### Exercise task
Provide only the number of lines in the data below that contain the word "object".

### Extracted records
-- -- --

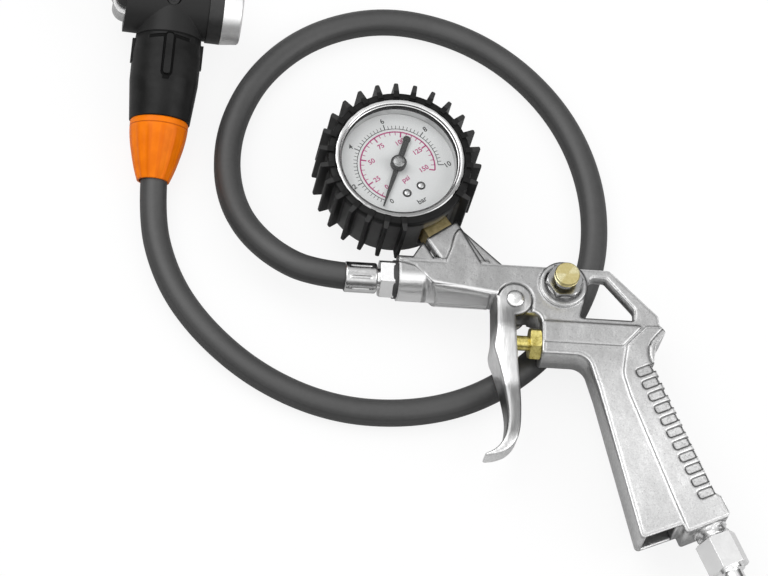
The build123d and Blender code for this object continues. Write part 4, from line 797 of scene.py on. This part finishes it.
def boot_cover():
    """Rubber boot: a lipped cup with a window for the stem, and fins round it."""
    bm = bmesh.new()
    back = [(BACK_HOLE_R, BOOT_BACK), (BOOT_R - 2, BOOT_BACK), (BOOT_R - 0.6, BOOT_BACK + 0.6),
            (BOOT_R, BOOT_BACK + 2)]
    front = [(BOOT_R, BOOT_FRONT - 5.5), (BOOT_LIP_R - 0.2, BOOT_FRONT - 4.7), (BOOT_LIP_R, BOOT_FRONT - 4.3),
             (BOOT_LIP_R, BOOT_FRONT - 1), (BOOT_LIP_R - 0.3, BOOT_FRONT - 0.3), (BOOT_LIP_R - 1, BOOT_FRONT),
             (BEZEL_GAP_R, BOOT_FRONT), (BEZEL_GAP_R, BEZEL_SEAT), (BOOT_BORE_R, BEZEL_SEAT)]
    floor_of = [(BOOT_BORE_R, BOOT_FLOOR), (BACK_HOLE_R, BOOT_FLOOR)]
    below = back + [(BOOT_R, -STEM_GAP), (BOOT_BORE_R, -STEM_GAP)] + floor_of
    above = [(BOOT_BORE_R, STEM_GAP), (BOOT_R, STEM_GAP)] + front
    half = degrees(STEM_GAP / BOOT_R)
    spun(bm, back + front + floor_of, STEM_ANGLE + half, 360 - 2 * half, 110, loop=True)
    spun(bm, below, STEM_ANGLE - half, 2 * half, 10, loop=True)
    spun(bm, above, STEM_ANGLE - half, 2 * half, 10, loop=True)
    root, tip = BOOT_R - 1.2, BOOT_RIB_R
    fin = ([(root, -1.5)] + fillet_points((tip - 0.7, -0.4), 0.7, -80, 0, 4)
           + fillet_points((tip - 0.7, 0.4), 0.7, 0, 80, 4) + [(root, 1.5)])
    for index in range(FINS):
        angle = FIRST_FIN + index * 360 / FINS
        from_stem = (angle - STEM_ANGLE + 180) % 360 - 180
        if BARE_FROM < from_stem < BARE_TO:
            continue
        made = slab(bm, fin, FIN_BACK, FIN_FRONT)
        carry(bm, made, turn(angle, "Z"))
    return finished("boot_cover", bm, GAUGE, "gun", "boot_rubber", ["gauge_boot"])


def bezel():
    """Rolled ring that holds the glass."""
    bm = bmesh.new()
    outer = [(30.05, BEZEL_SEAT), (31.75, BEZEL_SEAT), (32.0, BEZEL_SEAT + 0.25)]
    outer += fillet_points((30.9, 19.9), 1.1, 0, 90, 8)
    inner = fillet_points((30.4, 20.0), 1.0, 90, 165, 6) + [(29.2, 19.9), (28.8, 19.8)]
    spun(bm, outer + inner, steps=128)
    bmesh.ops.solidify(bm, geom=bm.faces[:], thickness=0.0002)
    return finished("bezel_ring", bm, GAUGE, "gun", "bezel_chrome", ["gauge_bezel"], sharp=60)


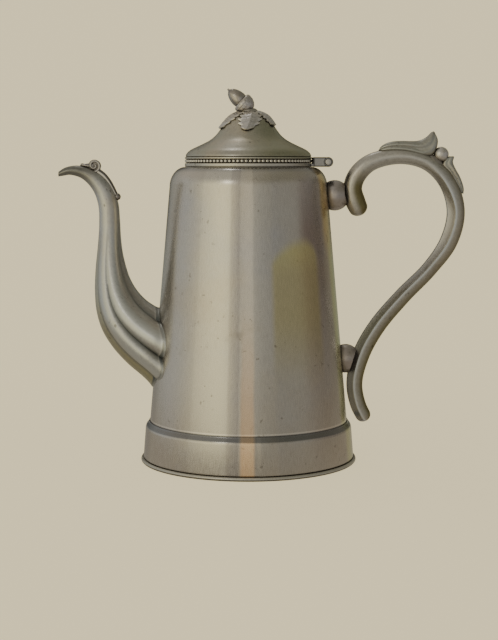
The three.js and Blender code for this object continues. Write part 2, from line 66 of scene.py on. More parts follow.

-- -- --

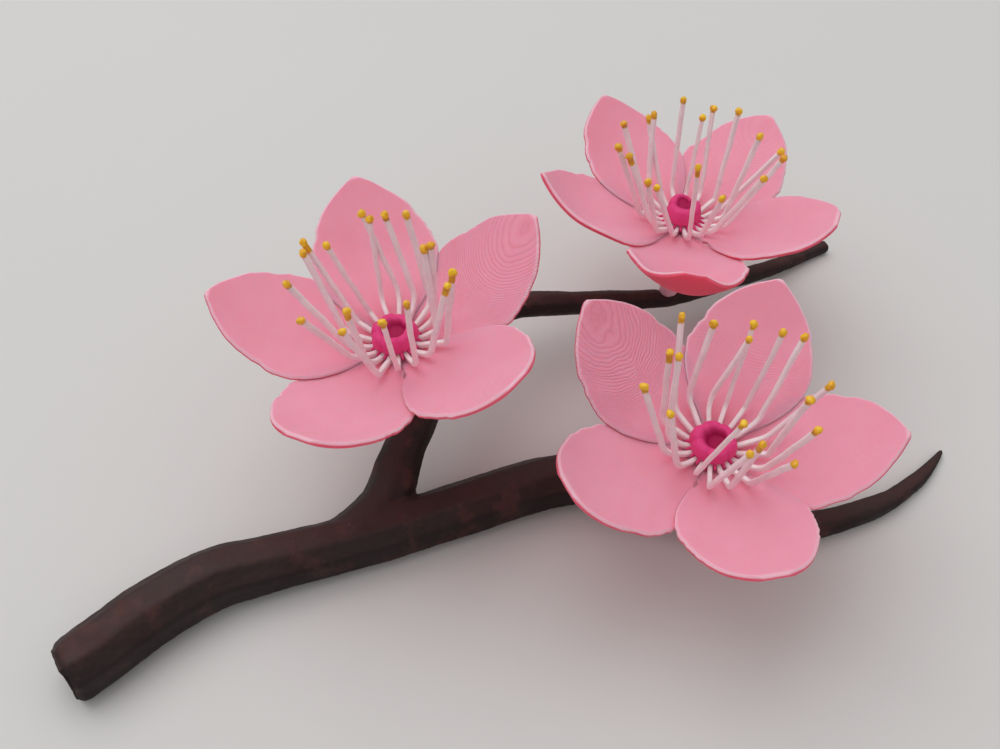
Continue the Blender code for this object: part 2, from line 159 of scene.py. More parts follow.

-- -- --

### Exercise solution
3